Quote the records below word for word, please, from the very first line through the one that contains "# ---- Materials", and nothing beyond it.
* start *
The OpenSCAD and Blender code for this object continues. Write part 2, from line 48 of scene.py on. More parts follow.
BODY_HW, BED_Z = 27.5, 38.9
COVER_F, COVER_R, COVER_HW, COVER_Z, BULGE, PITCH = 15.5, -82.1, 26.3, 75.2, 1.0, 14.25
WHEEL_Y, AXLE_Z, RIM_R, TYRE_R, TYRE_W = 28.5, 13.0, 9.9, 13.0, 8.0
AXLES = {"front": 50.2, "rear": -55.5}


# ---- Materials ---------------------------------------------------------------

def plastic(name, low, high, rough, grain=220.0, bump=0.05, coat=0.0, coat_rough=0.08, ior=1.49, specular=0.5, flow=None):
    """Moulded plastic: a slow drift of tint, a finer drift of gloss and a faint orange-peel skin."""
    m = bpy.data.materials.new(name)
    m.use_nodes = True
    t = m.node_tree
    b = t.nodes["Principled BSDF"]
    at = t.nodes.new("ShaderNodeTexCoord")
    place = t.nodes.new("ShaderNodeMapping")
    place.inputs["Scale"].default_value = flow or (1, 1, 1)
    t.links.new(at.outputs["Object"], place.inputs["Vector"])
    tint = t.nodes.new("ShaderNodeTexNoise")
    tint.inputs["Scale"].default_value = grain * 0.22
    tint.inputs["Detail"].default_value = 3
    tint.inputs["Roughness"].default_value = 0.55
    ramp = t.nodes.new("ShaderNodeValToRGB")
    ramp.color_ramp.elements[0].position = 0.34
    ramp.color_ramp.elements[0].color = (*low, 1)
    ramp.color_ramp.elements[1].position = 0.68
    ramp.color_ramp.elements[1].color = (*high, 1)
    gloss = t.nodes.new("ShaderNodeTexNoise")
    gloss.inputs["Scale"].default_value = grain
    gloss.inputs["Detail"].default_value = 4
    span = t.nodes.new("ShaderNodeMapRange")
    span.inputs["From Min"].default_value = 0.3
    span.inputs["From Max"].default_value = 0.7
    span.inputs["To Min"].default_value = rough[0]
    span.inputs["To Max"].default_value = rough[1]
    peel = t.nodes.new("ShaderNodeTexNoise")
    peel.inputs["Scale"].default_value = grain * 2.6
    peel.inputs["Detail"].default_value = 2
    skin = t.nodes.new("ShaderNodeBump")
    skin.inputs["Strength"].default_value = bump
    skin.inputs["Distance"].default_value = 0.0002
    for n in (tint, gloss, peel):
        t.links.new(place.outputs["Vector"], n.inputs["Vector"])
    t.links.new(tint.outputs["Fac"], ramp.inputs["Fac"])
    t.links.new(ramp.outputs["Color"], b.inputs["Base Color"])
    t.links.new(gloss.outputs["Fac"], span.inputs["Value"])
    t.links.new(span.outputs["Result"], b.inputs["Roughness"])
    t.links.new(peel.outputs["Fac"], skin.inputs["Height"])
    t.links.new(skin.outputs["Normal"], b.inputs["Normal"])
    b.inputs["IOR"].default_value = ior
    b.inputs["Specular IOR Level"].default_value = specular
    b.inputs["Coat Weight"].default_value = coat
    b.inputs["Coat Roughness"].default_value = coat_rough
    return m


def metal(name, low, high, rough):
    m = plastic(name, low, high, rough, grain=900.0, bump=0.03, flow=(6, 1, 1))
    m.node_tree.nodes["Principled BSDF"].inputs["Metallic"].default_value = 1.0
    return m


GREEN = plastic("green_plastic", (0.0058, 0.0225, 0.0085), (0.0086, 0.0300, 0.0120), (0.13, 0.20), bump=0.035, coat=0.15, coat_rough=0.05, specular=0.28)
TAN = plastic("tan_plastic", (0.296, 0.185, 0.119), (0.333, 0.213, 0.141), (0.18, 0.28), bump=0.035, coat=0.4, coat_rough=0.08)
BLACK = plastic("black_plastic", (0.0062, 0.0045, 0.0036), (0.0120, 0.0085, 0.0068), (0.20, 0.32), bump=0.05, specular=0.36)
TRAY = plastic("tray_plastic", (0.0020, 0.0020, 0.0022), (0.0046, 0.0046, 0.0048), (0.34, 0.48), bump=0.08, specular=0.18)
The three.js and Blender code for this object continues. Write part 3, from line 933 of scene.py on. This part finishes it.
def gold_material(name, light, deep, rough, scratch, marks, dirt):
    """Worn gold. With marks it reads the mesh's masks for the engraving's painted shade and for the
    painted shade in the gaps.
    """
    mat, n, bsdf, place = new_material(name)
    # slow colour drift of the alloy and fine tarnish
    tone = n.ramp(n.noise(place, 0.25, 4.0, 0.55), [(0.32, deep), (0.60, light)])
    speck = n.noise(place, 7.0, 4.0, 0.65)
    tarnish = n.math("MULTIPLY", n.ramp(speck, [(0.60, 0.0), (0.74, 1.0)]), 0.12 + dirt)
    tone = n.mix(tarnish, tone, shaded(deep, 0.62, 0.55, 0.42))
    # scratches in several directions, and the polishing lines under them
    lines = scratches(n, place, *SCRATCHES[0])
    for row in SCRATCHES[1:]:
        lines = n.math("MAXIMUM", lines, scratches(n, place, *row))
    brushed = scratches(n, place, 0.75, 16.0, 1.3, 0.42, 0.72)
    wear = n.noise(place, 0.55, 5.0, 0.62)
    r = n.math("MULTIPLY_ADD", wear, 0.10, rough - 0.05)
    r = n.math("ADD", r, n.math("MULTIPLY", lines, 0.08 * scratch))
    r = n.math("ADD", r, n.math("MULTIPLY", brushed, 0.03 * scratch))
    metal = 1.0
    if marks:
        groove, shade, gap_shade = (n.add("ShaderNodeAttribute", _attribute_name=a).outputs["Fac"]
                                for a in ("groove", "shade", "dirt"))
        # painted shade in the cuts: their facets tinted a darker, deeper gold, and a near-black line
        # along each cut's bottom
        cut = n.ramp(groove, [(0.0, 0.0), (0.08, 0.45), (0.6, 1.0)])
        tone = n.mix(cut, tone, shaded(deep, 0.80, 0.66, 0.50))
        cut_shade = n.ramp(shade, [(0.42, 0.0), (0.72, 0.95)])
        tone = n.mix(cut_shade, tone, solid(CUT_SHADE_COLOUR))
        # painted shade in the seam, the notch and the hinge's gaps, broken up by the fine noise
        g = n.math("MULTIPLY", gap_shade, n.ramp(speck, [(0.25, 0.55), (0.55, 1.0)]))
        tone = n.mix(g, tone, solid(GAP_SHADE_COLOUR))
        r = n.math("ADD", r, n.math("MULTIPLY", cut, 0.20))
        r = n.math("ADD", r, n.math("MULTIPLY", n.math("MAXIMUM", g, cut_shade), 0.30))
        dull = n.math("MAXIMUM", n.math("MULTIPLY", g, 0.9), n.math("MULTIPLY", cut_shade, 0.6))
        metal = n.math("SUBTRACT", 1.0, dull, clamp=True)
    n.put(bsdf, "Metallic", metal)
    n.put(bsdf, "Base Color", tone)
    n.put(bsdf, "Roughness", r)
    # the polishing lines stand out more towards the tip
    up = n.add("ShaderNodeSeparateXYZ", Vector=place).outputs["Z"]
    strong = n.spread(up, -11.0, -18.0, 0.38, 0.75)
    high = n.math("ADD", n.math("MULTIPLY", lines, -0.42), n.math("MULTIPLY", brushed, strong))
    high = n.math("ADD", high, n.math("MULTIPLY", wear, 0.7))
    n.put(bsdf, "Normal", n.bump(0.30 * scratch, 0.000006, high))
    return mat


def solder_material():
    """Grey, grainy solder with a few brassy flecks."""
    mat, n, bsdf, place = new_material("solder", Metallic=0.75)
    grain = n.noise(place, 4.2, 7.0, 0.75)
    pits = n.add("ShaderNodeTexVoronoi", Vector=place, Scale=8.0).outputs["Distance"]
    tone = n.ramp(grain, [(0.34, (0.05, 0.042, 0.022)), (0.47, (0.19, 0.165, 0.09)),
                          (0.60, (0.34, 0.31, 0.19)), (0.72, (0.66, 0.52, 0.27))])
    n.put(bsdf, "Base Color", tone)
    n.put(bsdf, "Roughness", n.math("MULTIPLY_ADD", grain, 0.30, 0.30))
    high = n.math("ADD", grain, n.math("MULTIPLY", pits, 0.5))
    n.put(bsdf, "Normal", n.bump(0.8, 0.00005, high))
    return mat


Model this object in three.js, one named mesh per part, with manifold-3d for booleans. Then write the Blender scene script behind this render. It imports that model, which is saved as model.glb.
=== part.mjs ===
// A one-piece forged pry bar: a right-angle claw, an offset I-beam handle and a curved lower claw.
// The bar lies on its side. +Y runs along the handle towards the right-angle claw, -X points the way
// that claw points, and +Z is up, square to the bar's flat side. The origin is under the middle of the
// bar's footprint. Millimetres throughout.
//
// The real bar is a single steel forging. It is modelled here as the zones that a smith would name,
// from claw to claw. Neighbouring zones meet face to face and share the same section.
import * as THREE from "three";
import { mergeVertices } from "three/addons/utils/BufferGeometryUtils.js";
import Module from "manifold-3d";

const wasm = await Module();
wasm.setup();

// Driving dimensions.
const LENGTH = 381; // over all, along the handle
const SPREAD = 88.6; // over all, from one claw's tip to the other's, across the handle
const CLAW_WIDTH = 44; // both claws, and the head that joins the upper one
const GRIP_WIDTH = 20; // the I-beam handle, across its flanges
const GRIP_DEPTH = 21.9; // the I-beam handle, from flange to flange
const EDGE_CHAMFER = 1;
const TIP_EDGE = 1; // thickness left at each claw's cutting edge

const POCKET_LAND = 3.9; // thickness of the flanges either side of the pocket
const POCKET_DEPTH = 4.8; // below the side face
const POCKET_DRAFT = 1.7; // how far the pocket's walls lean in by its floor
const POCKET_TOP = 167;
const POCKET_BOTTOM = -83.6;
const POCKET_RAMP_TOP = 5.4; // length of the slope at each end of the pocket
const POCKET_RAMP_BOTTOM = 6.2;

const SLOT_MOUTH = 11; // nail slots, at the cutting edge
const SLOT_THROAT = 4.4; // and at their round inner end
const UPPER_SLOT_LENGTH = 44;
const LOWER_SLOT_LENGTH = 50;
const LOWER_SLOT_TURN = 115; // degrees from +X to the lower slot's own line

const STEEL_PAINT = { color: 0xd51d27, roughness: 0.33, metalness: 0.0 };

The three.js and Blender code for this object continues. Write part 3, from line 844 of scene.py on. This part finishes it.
* end *
### Task result
The OpenSCAD and Blender code for this object continues. Write part 2, from line 48 of scene.py on. More parts follow.
BODY_HW, BED_Z = 27.5, 38.9
COVER_F, COVER_R, COVER_HW, COVER_Z, BULGE, PITCH = 15.5, -82.1, 26.3, 75.2, 1.0, 14.25
WHEEL_Y, AXLE_Z, RIM_R, TYRE_R, TYRE_W = 28.5, 13.0, 9.9, 13.0, 8.0
AXLES = {"front": 50.2, "rear": -55.5}


# ---- Materials ---------------------------------------------------------------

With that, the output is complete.